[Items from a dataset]
________________________________________

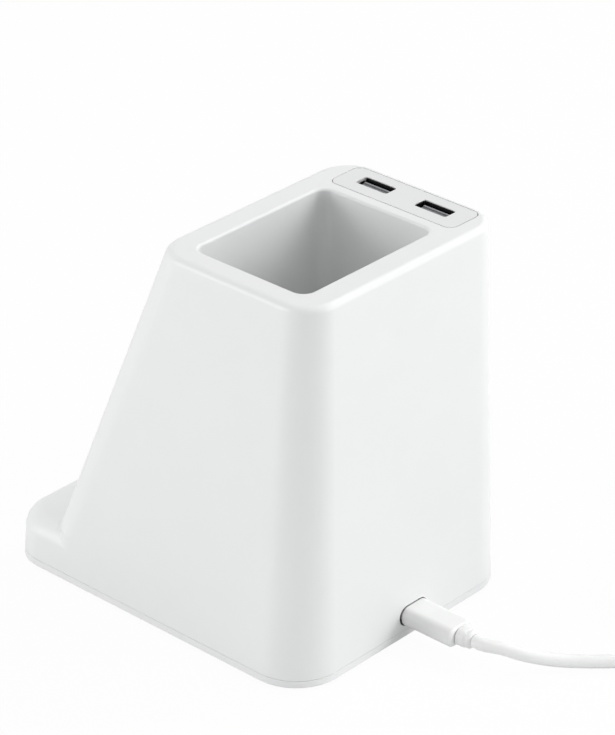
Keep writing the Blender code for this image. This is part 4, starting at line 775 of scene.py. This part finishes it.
def add_base_screws():
    """A pan-head screw with a cross recess, head down, four times."""
    middle, size = middle_of("base_screw_front_left")
    low = middle.z - size.z / 2
    head = add_cylinder((middle.x, middle.y, low + SCREW_HEAD_HEIGHT / 2), size.x / 2,
                        SCREW_HEAD_HEIGHT, 40)
    bpy.ops.object.mode_set(mode="EDIT")
    pick_faces(head, lambda spot, normal: normal.z < -FACING)
    bpy.ops.mesh.bevel(offset=SCREW_HEAD_HEIGHT * SCREW_HEAD_ROUND_SHARE, segments=4, affect="EDGES")
    pick_faces(head, lambda spot, normal: normal.z > FACING)
    bpy.ops.mesh.inset(thickness=size.x / 2 - SCREW_RADIUS)
    shank = size.z - SCREW_HEAD_HEIGHT
    bpy.ops.mesh.extrude_region_move(TRANSFORM_OT_translate={"value": (0, 0, shank - SCREW_RADIUS)})
    bpy.ops.mesh.extrude_region_move(TRANSFORM_OT_translate={"value": (0, 0, SCREW_RADIUS)})
    bpy.ops.transform.resize(value=(SCREW_TIP_SHARE, SCREW_TIP_SHARE, 1))
    bpy.ops.object.mode_set(mode="OBJECT")
    for arm in ((CROSS_ARM, CROSS_WIDTH), (CROSS_WIDTH, CROSS_ARM)):
        cross = add_cube((middle.x, middle.y, low), (*arm, 2 * CROSS_DEPTH))
        bpy.ops.object.mode_set(mode="EDIT")
        pick_faces(cross, lambda spot, normal: normal.z > FACING)
        bpy.ops.transform.resize(value=(CROSS_TAPER, CROSS_TAPER, 1))
        bpy.ops.object.mode_set(mode="OBJECT")
        use_modifier(head, "BOOLEAN", operation="DIFFERENCE", object=cross, solver="EXACT")
        bpy.data.objects.remove(cross, do_unlink=True)
    shade(head)
    set_place(head, "cover_screw_front_left", "stand", "steel", screw_steel, "base_screw_front_left")
    for corner in ("front_right", "back_left", "back_right"):
        shift = middle_of("base_screw_" + corner)[0] - middle
        copy_to(head, "cover_screw_" + corner, shift, "base_screw_" + corner)


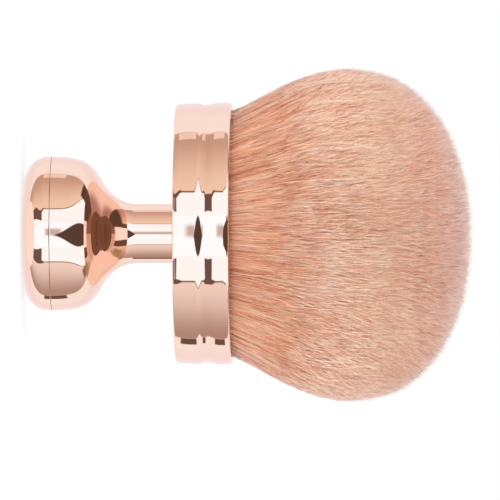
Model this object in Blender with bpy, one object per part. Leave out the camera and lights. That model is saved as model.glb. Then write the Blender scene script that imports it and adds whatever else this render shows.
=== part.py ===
"""Body makeup brush: a weighted knob handle, a waisted ferrule and a domed head of bristles.

The brush stands on the flat foot of its knob, with its origin at the centre of that foot,
and the bristles point up along +Z. Every length is in metres.
"""

import math

import bmesh
import bpy
from mathutils import Matrix, Vector
from mathutils.geometry import interpolate_bezier

# Driving sizes of the handle
HANDLE_LENGTH = 0.0321
FOOT_RADIUS = 0.0095
KNOB_RADIUS = 0.01637
KNOB_WIDEST_HEIGHT = 0.00548
FLARE_RADIUS = 0.0108
FLARE_HEIGHT = 0.01705
NECK_RADIUS = 0.00633
NECK_START_HEIGHT = 0.02422
KNOB_WALL = 0.002

# How the knob's curves bend, as shares of the stretch that each one spans
FOOT_BEND_SHARES = (0.304, 0.801)
CROWN_BEND_SHARES = (0.622, 0.807)
SWEEP_BEND_SHARES = (0.736, 0.326)
FLARE_FALL_SHARE = 1.87

# Driving sizes of the ferrule
FERRULE_RADIUS = 0.0278
FERRULE_LENGTH = 0.012
FERRULE_WALL = 0.0009
FERRULE_CORNER = 0.0012
WAIST_HEIGHT = 0.0062
WAIST_HALF_WIDTH = 0.0019
WAIST_DEPTH = 0.00032
LIP_LENGTH = 0.0012
LIP_DRAW = 0.00012
HEM_LENGTH = 0.001
HEM_THICKNESS = 0.00045

# Driving sizes of the bristle head
BRISTLE_REACH = 0.0511
BULGE_RADIUS = 0.0354
BULGE_HEIGHT = 0.0251
FAN_LEAN_SHARE = 0.34
FAN_BEND_SHARES = (0.264, 0.446)
DOME_BEND_SHARES = (0.78, 0.38)

# One clearance for every seat, so that each piece goes in by hand
CLEARANCE = 0.0003

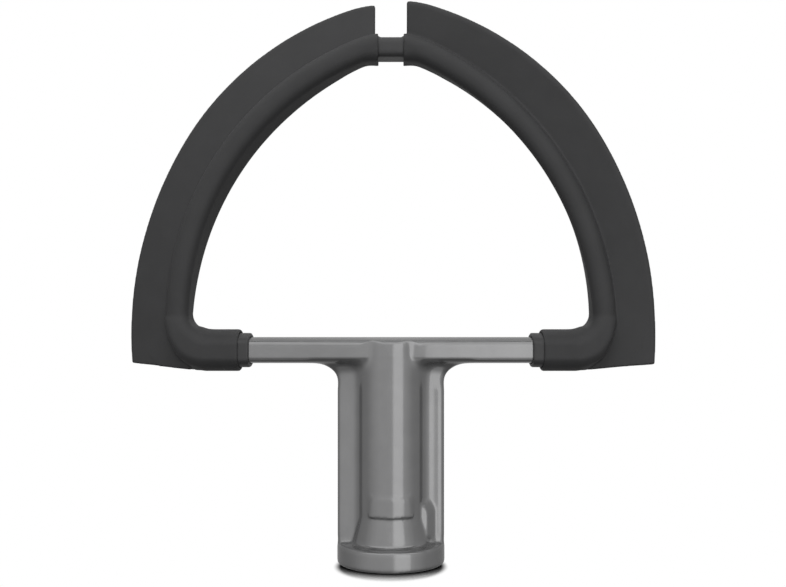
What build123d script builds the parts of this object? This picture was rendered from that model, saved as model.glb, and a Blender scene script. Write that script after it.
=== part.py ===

________________________________________

**Aim of the exercise**: Take the records above and return them exactly as written.

**Exercise result**:
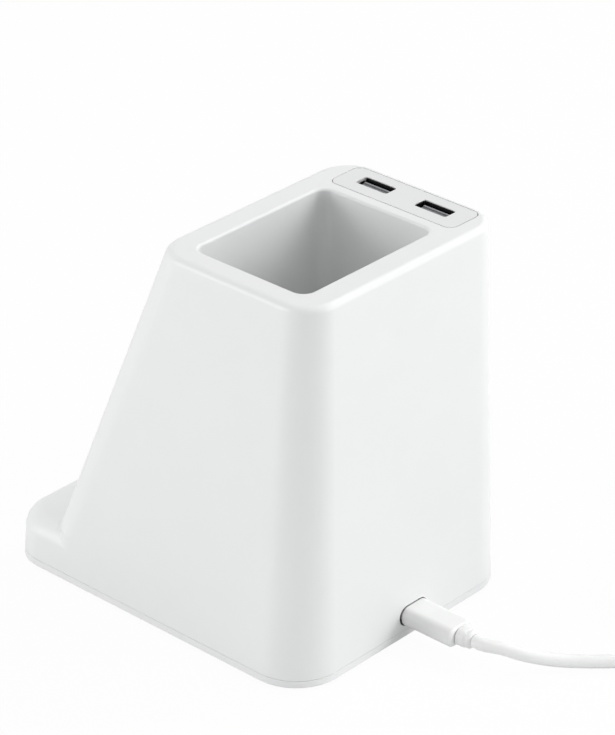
Keep writing the Blender code for this image. This is part 4, starting at line 775 of scene.py. This part finishes it.
def add_base_screws():
    """A pan-head screw with a cross recess, head down, four times."""
    middle, size = middle_of("base_screw_front_left")
    low = middle.z - size.z / 2
    head = add_cylinder((middle.x, middle.y, low + SCREW_HEAD_HEIGHT / 2), size.x / 2,
                        SCREW_HEAD_HEIGHT, 40)
    bpy.ops.object.mode_set(mode="EDIT")
    pick_faces(head, lambda spot, normal: normal.z < -FACING)
    bpy.ops.mesh.bevel(offset=SCREW_HEAD_HEIGHT * SCREW_HEAD_ROUND_SHARE, segments=4, affect="EDGES")
    pick_faces(head, lambda spot, normal: normal.z > FACING)
    bpy.ops.mesh.inset(thickness=size.x / 2 - SCREW_RADIUS)
    shank = size.z - SCREW_HEAD_HEIGHT
    bpy.ops.mesh.extrude_region_move(TRANSFORM_OT_translate={"value": (0, 0, shank - SCREW_RADIUS)})
    bpy.ops.mesh.extrude_region_move(TRANSFORM_OT_translate={"value": (0, 0, SCREW_RADIUS)})
    bpy.ops.transform.resize(value=(SCREW_TIP_SHARE, SCREW_TIP_SHARE, 1))
    bpy.ops.object.mode_set(mode="OBJECT")
    for arm in ((CROSS_ARM, CROSS_WIDTH), (CROSS_WIDTH, CROSS_ARM)):
        cross = add_cube((middle.x, middle.y, low), (*arm, 2 * CROSS_DEPTH))
        bpy.ops.object.mode_set(mode="EDIT")
        pick_faces(cross, lambda spot, normal: normal.z > FACING)
        bpy.ops.transform.resize(value=(CROSS_TAPER, CROSS_TAPER, 1))
        bpy.ops.object.mode_set(mode="OBJECT")
        use_modifier(head, "BOOLEAN", operation="DIFFERENCE", object=cross, solver="EXACT")
        bpy.data.objects.remove(cross, do_unlink=True)
    shade(head)
    set_place(head, "cover_screw_front_left", "stand", "steel", screw_steel, "base_screw_front_left")
    for corner in ("front_right", "back_left", "back_right"):
        shift = middle_of("base_screw_" + corner)[0] - middle
        copy_to(head, "cover_screw_" + corner, shift, "base_screw_" + corner)


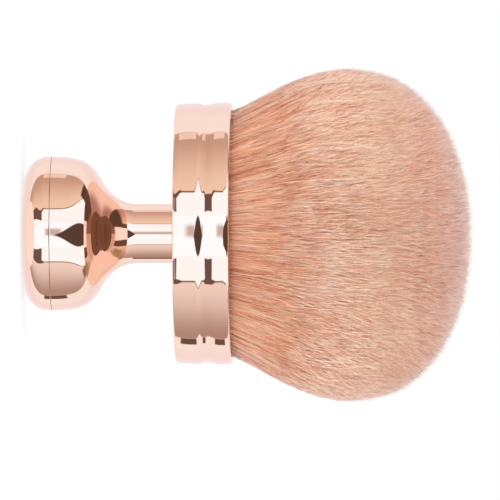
Model this object in Blender with bpy, one object per part. Leave out the camera and lights. That model is saved as model.glb. Then write the Blender scene script that imports it and adds whatever else this render shows.
=== part.py ===
"""Body makeup brush: a weighted knob handle, a waisted ferrule and a domed head of bristles.

The brush stands on the flat foot of its knob, with its origin at the centre of that foot,
and the bristles point up along +Z. Every length is in metres.
"""

import math

import bmesh
import bpy
from mathutils import Matrix, Vector
from mathutils.geometry import interpolate_bezier

# Driving sizes of the handle
HANDLE_LENGTH = 0.0321
FOOT_RADIUS = 0.0095
KNOB_RADIUS = 0.01637
KNOB_WIDEST_HEIGHT = 0.00548
FLARE_RADIUS = 0.0108
FLARE_HEIGHT = 0.01705
NECK_RADIUS = 0.00633
NECK_START_HEIGHT = 0.02422
KNOB_WALL = 0.002

# How the knob's curves bend, as shares of the stretch that each one spans
FOOT_BEND_SHARES = (0.304, 0.801)
CROWN_BEND_SHARES = (0.622, 0.807)
SWEEP_BEND_SHARES = (0.736, 0.326)
FLARE_FALL_SHARE = 1.87

# Driving sizes of the ferrule
FERRULE_RADIUS = 0.0278
FERRULE_LENGTH = 0.012
FERRULE_WALL = 0.0009
FERRULE_CORNER = 0.0012
WAIST_HEIGHT = 0.0062
WAIST_HALF_WIDTH = 0.0019
WAIST_DEPTH = 0.00032
LIP_LENGTH = 0.0012
LIP_DRAW = 0.00012
HEM_LENGTH = 0.001
HEM_THICKNESS = 0.00045

# Driving sizes of the bristle head
BRISTLE_REACH = 0.0511
BULGE_RADIUS = 0.0354
BULGE_HEIGHT = 0.0251
FAN_LEAN_SHARE = 0.34
FAN_BEND_SHARES = (0.264, 0.446)
DOME_BEND_SHARES = (0.78, 0.38)

# One clearance for every seat, so that each piece goes in by hand
CLEARANCE = 0.0003

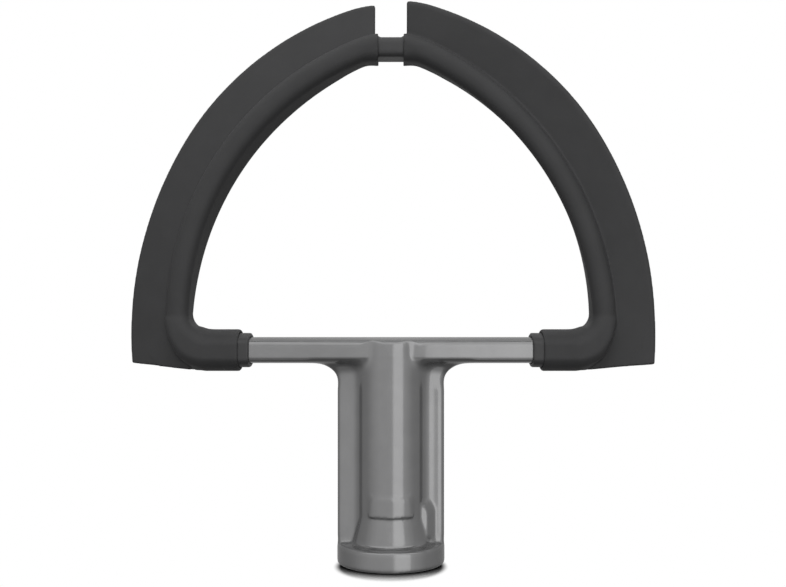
What build123d script builds the parts of this object? This picture was rendered from that model, saved as model.glb, and a Blender scene script. Write that script after it.
=== part.py ===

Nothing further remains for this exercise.